For tf.data.FixedLengthRecordDataset:

  • Recommends setting num_parallel_reads to CS_AUTOTUNE.

  • Recommends setting buffer_size to CS_AUTOTUNE.

TFRecordDataset#

For tf.data.TFRecordDataset:

  • Recommends setting num_parallel_reads to CS_AUTOTUNE.

  • Recommends setting buffer_size to CS_AUTOTUNE.

TextLineDataset#

For tf.data.TextLineDataset:

  • Recommends setting num_parallel_reads to CS_AUTOTUNE.

  • Recommends setting buffer_size to CS_AUTOTUNE.

Input function requirements#

The input function not only must adhere to the above analyzer recommendations, but it must also satisfy the following requirements:

  • The input function must return tf.data.Dataset object.

  • The above-returned Dataset object must consist of features that must be a tensor, and labels that can be a tensor or None.

  • The input function should accept only one dictionary input for params, which will be passed through to the Estimator constructor.

See also Limitations of the CerebrasEstimator.

Manually using the analyzer#

To manually use the analyze_input_fn_compile tool in your Python code, follow these steps:

  1. Import and call the tool:

from cerebras.tf.tools.analyze_input_fn_compile import analyze_input_fn_compile

...

dataset = input_fn(params)
analyze_input_fn_compile(dataset)
  1. Make sure you are either running this code within the Singularity container or, if running through Slurm, with only one worker on one worker node.

Signature#

analyze_input_fn_compile(dataset, hard_check=False)

Example#

from cerebras.tf.tools.analyze_input_fn import analyze_input_fn_compile

dataset = input_fn(params)
analyze_input_fn_compile(dataset)

where:

  • input_fn is your input function.

  • params is a Python dictionary of parameters.

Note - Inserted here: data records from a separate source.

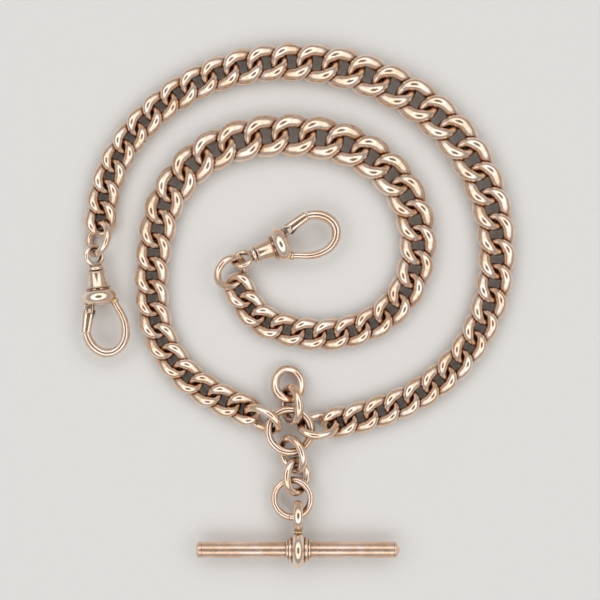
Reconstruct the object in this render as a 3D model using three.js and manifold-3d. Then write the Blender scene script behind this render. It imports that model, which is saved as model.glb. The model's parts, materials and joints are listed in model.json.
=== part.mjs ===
// A double Albert watch chain: two graduated curb halves laid in a flat two-turn spiral, joined at a
// central ring that also carries a fob drop and a T-bar drop, with a swivel clip on each free end.
// Units are mm and +Z is up. Everything is built outward from the central ring and then centred.
import * as THREE from 'three';
import { mergeVertices } from 'three/addons/utils/BufferGeometryUtils.js';
import Module from 'manifold-3d';

const wasm = await Module();
wasm.setup();
const { Manifold, Mesh: ManifoldMesh } = wasm;

// ---- driving sizes ----
const LINKS_PER_HALF = 36;
const SMALL = { wire: 1.45, width: 6.1, pitch: 4.15 };   // curb links at both ends of a half
const LARGE = { wire: 1.8, width: 8.1, pitch: 5.2 };    // curb links in the middle of a half
const PLAY = 0.44;          // slack between two neighbouring loops
const FUSE = 0.3;           // how far the two links of one node are drawn into each other
const TWIST_GAP = 0.5;      // air between the crossing wires of two curb links

const CENTRE_RING = { outer: 9.4, wire: 1.3, z: 3.6 };
const T_RING = { outer: 8.3, wire: 1.35, x: 0.5, y: -12.7, z: 2.8 };

// plain oval links round the centre, with outside sizes
const OVAL_LINKS = {
  outer_end_link: { length: 8.15, width: 6.8, wire: 1.4 },
  inner_end_link: { length: 8.3, width: 6.75, wire: 1.4 },
  fob_link: { length: 7.9, width: 7.15, wire: 1.5 },
  fob_ring: { length: 7.2, width: 6.75, wire: 1.5 },
  drop_link_upper: { length: 7.6, width: 6.75, wire: 1.4 },
  drop_link_lower: { length: 7.5, width: 6.8, wire: 1.45 },
};

const BAR = { length: 37.8, diameter: 3.0, x: 1.6 };
const COLLAR = { ring: 4.8, bead: 6.8, width: 4.6, beadWidth: 2.6 };
const BAIL = { length: 5.8, height: 5.8, wire: 1.2, slack: 1.4 };
const SOLDER = 0.1;         // air between two pieces that are soldered together
const FIT = 0.08;           // radial air of a shaft that turns in a bore

const JUMP = { outer: 7.2, wire: 1.3, slack: 0.75 };
const EYE = { outer: 4.8, wire: 1.0 };
const BARREL = { start: 3.0, length: 3.0, thin: 3.2, thick: 4.2, bore: 1.3 };
const STEM_HEAD = { diameter: 1.9, from: 1.2, to: 2.0 };   // from and to are measured inside the barrel
const RIM = { width: 0.3, proud: 0.35 };
const CLIP_COLLAR = { diameter: 6.5, width: 3.0, edge: 0.7 };
const BOW = { wire: 1.45, length: 10, width: 9.0, offset: 0.5 };
const GATE = { wide: 1.05, thick: 1.3, length: 4.4, heel: 0.62, pin: 0.6 };
const LUG = { length: 1.9, width: 1.5, thick: 0.6, inset: 1.35 };
const LEAF = { wide: 1.0, thick: 0.24, inset: 1.05 };
const CLIP_GAP = 0.22;      // air round the moving pieces of a clip

// ---- how each link lies: x, y, z of its middle, then heading, pitch and roll in degrees ----
const LIES = {
  outer_end_link: [5.35, 0.9, 3, 12, -22, -50],
  inner_end_link: [-5.05, 2.15, 3, 159, -21.5, -51],
  fob_link: [0.35, 4.9, 3.6, 98, -10, -60],
  fob_ring: [-0.25, 8.6, 2.3, 87, -16, 18],
  drop_link_upper: [0.5, -4.35, 3.4, -71, 2, 46],
  drop_link_lower: [1.35, -8.55, 2.9, -91, -1, -44],
  t_bar_ring: [T_RING.x, T_RING.y, T_RING.z, -91, 0, 8],
};

// ---- how the two halves lie: bends as [length, turn in degrees], leftward turns positive ----
const OUTER_LAY = {
  heading: 12,
  start: { x: 9.1, y: 1.4 },
  bends: [[8, 6], [6, 8], [25, 48], [20, 33], [25, 41], [19, 25], [13, 17], [25, 39], [19, 37]],
};
const INNER_LAY = {
  heading: 158,
  start: { x: -8.5, y: 3.8 },
  bends: [[7.5, -8], [21, -57], [15.5, -17], [21.5, -62], [18, -27], [11, -29], [21.5, -64],
    [16, -58], [20.5, -51], [5, -39]],
};

const ROSE = { color: 0xc98f6c, roughness: 0.24, metalness: 1 };
const ROSE_PALE = { color: 0xd6a07c, roughness: 0.2, metalness: 1 };
const STEEL = { color: 0x9aa0a6, roughness: 0.4, metalness: 1 };

const rad = THREE.MathUtils.degToRad;
const mix = THREE.MathUtils.lerp;
const group = new THREE.Group();

function add(name, geometry, look = ROSE) {
  const mesh = new THREE.Mesh(geometry, new THREE.MeshStandardMaterial(look));
  mesh.name = name;
  group.add(mesh);
}

// ---- solids ----
function clean(geometry) {
  geometry.deleteAttribute('normal');
  geometry.deleteAttribute('uv');
  return mergeVertices(geometry, 1e-4);
}

function toSolid(geometry) {
  const g = clean(geometry);
  const mesh = new ManifoldMesh({
    numProp: 3,
    vertProperties: new Float32Array(g.attributes.position.array),
    triVerts: new Uint32Array(g.index.array),
  });
  return new Manifold(mesh);
}

function toGeometry(solid) {
  const mesh = solid.getMesh();
  const g = new THREE.BufferGeometry();
  g.setAttribute('position', new THREE.BufferAttribute(new Float32Array(mesh.vertProperties), 3));
  g.setIndex(new THREE.BufferAttribute(new Uint32Array(mesh.triVerts), 1));
  return g;
}

// joins overlapping parts into one body, without the slivers of air that a joint can trap
function joined(...parts) {
  const bodies = Manifold.union(parts.map(toSolid)).decompose();
  return toGeometry(bodies.reduce((most, body) => (body.volume() > most.volume() ? body : most)));
}

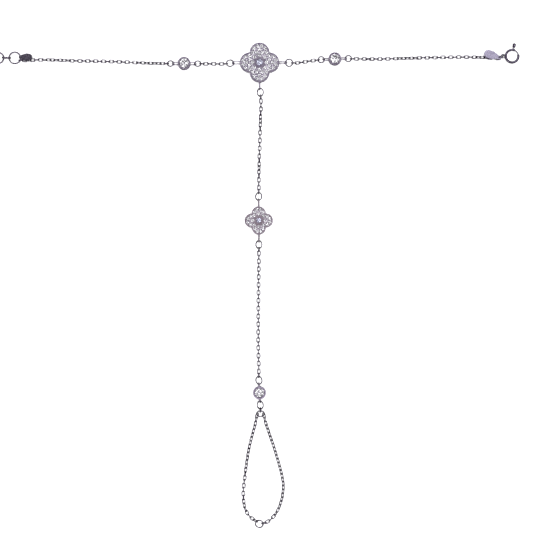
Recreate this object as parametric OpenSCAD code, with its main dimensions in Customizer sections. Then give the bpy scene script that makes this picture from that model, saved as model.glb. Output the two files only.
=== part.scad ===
// Hand chain bracelet, laid out flat on a table.
// The origin is the middle of the large clover's flat back, +X runs along the wrist
// chain towards the clasp, +Y points away from the finger loop and +Z up off the table.

/* [Chain links] */
// Outer length of one chain link
link_len = 1.99; // [1.9:0.01:2.3]
// Outer width of one chain link
link_width = 1.3; // [1.24:0.01:1.4]
// Wire diameter of a chain link
link_wire = 0.28; // [0.24:0.01:0.3]
// Gap between the wires of two hooked pieces
play = 0.12; // [0.1:0.01:0.14]
// Links in the wrist chain between the extension rings and the left stone
left_outer_links = 38; // [30:1:44]
// Links between each wrist stone and the large clover
inner_links = 7; // [3:2:13]
// Links in the wrist chain between the right stone and the clasp
right_outer_links = 38; // [30:2:44]
// Links between the large clover and the small clover
upper_links = 25; // [17:2:33]
// Links between the small clover and the drop stone
lower_links = 33; // [25:2:41]
// Length over which a raised chain end comes down to the table
settle_len = 5; // [4:0.5:8]

/* [Jump rings] */
// Outer diameter of the rings beside the wrist stones
wrist_ring_d = 2.45; // [2.3:0.05:3]
// Outer diameter of the two rings beside the large clover
clover_ring_d = 2.8; // [2.4:0.05:3.2]
// Outer diameter of the rings of the hand chain
hand_ring_d = 2.95; // [2.6:0.05:3.2]
// Wire diameter of the jump rings
ring_wire = 0.38; // [0.34:0.01:0.4]
// Lean of the wrist rings out of the table plane, in degrees
wrist_ring_lean = 20; // [16:1:24]
// Lean of the hand chain rings, in degrees
hand_ring_lean = 38; // [34:1:40]
// Length of the oval ring that carries the finger loop
finger_ring_len = 2.4; // [2.3:0.05:2.8]
// Width of the oval ring that carries the finger loop
finger_ring_width = 2.9; // [2.7:0.05:3.2]

/* [Soldered loops] */
// Wire diameter of the loops soldered to the settings
loop_wire = 0.3; // [0.26:0.01:0.32]
// Outer width of the soldered loops
loop_width = 1.34; // [1.32:0.01:1.45]
// How far a loop stands out from a clover
clover_loop_reach = 2.7; // [2:0.1:3.2]
// How far a loop stands out from a wrist stone's cup
cup_loop_reach = 2.05; // [1.6:0.05:2.6]
// How far a loop stands out from the drop stone's cup
drop_loop_reach = 1.4; // [1.3:0.05:2]
// Turn between a soldered loop and the ring hooked in it, in degrees
loop_turn = 64; // [60:1:70]

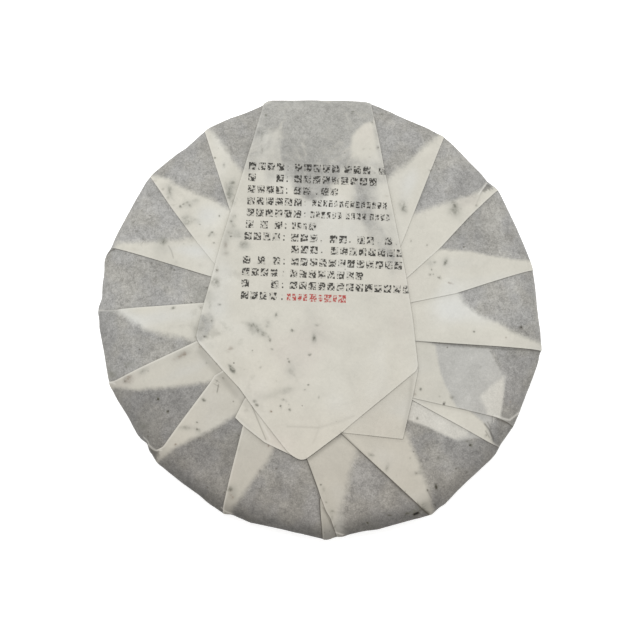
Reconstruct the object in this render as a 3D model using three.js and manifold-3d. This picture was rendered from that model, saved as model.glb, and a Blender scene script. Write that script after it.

  • dataset is a Dataset object returned by the input_fn(params).

Parameters#

dataset

Input. A Dataset object returned by the input_fn(params).

hard_check

Input. Boolean. Default value: False. If set to False, any error will be logged, and execution will not stop. When the analyzer is used in the CS system training workflow, this is set to False.

Note

You can use this analyzer as a standalone tool or include it in your CS system training workflow, prior to the training.